In prior work, the social structures of open source projects has been captured using metrics such as hierarchy (Rigby et al. 2013), and centralization (Crowston and Howison 2006). Given the rich insights that could be obtained from network structure, we include in our study a more comprehensive set of network metrics (Butts et al. 2008) shown in Table 1, and we attempt to identify the most significant metrics in the context of the pull-based development model (RQ1) in order to capture the team structures (RQ2).

Table 1 A descriptive summary of the pull-based networks extracted from the GitHub projects

Full size table

2.2 Evaluation of Pull Requests

In social coding, the evaluation of the pull requests made by external contributors plays a key role in the success of distributed software development. The evaluation of external contributions involves both social (Ducheneaut 2005; Marlow et al. 2013; von Krogh et al. 2003) and technical factors (Jiang et al. 2013; Mockus et al. 2002; Rigby and Storey 2011). Prior work has found that the social and technical impressions of external contributors influence the evaluation of their contributions (Tsay et al. 2014a, 2014b). Particularly, Tsay et al. (2014a) found that project integrators are likely to consider both the technical quality of the contribution and the social connection of the contributor to the project integrators. For instance, pull requests with many comments were less likely to be accepted, and their acceptance was dependent on the submitter’s prior interaction with the project. Moreover, Tsay et al. (2014a) report that well-established projects were more conservative in accepting pull requests. In addition to the technical factors, such as code quality (Gousios et al. 2015; Tsay et al. 2014a), adherence to project conventions (Gousios et al. 2015), and inclusion of test code in the pull request (Gousios et al. 2015; Tsay et al. 2014a), the study by Gousios et al. (2014) shows that the time it takes to accept and merge a pull request is also influenced by the previous track record of a developer. Yu et al. (2014a) propose to recommend a pull request reviewer based on comment networks of projects, since the review process is mostly embedded in the discussion section of the pull request. Vasilescu et al. (2015) study the effect of introducing continuous integration to the pull request process. The continuous integration is found to be associated to more pull requests being processed to be either accepted and merged or rejected, without compromising the quality of the source code.

Given the importance of the social aspects in the evaluation of the pull requests as shown by previous studies (Gousios et al. 2014; Tsay et al. 2014a), we complement the existing line of study by investigating the team structures formed within the pull-based development model (RQ2), and their association with the productivity and efficiency of processing the pull requests (RQ3).

2.3 Developer Social Networks

Distributed development is very common for OSS projects.

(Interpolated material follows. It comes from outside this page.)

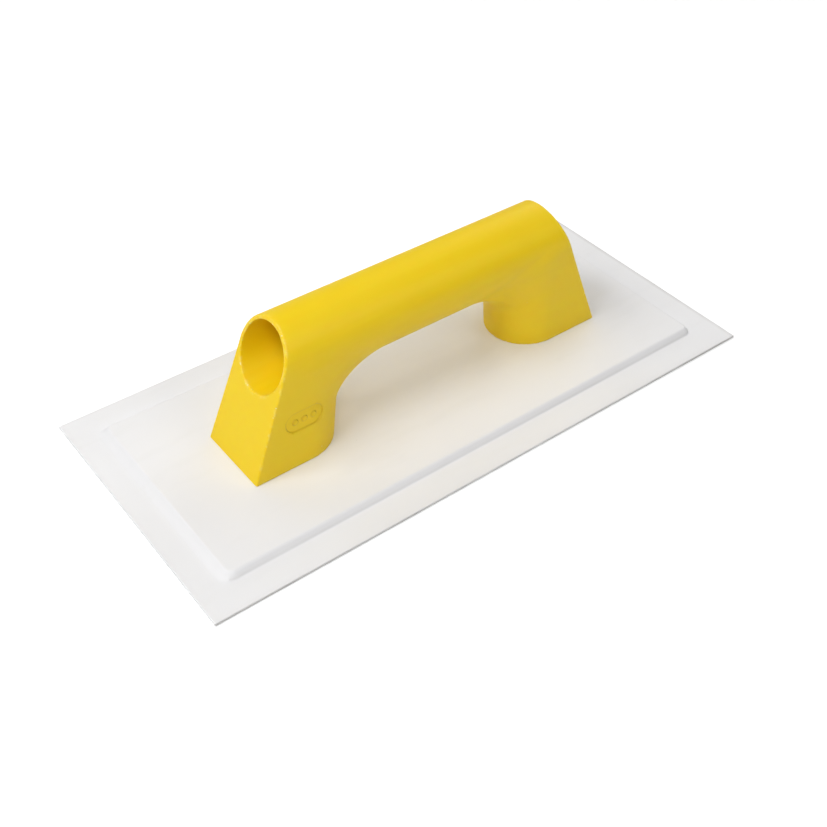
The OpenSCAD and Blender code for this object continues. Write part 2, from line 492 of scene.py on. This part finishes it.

A number of studies (Ehrlich and Cataldo 2012; Wolf et al. 2009; Zanetti et al. 2013) have investigated the social aspects of distributed development, and their relation to the collective and individual performance of a distributed team. Such studies examine the networks formed by the developers as they contribute, communicate, and possibly thrive in their respective communities. There are many ways to build a developer network. Two developers can be connected if they communicated in a discussion thread in the past, thus forming a communication network. Bettenburg and Hassan (2010) and Wolf et al. (2009) report that the structure of communication networks shows an associated to future failures, in addition to the quality of bug reports, as revealed by Zanetti et al. (2013). In the communication network of a large software project, Ehrlich and Cataldo (2012) found that the centrality of developers in the network indicates their performance in fixing bugs. The follow networks of developers capture the follow behaviours among developers in social coding platforms, such as GitHub. Schall (2014) examine the follow network of developers on GitHub to recommend who to follow. The purpose is to help developers build a reputation and a strong network among their peers (Schall 2014). Yu et al. (2014b) mine the follow networks, and identify the behaviour patterns of developers from the networks (e.g., star, group, or hub shaped). Yu et al. (2014b) further claim that the identified behavior patterns can inform the design of assistive tools for developers, such as recommendation systems.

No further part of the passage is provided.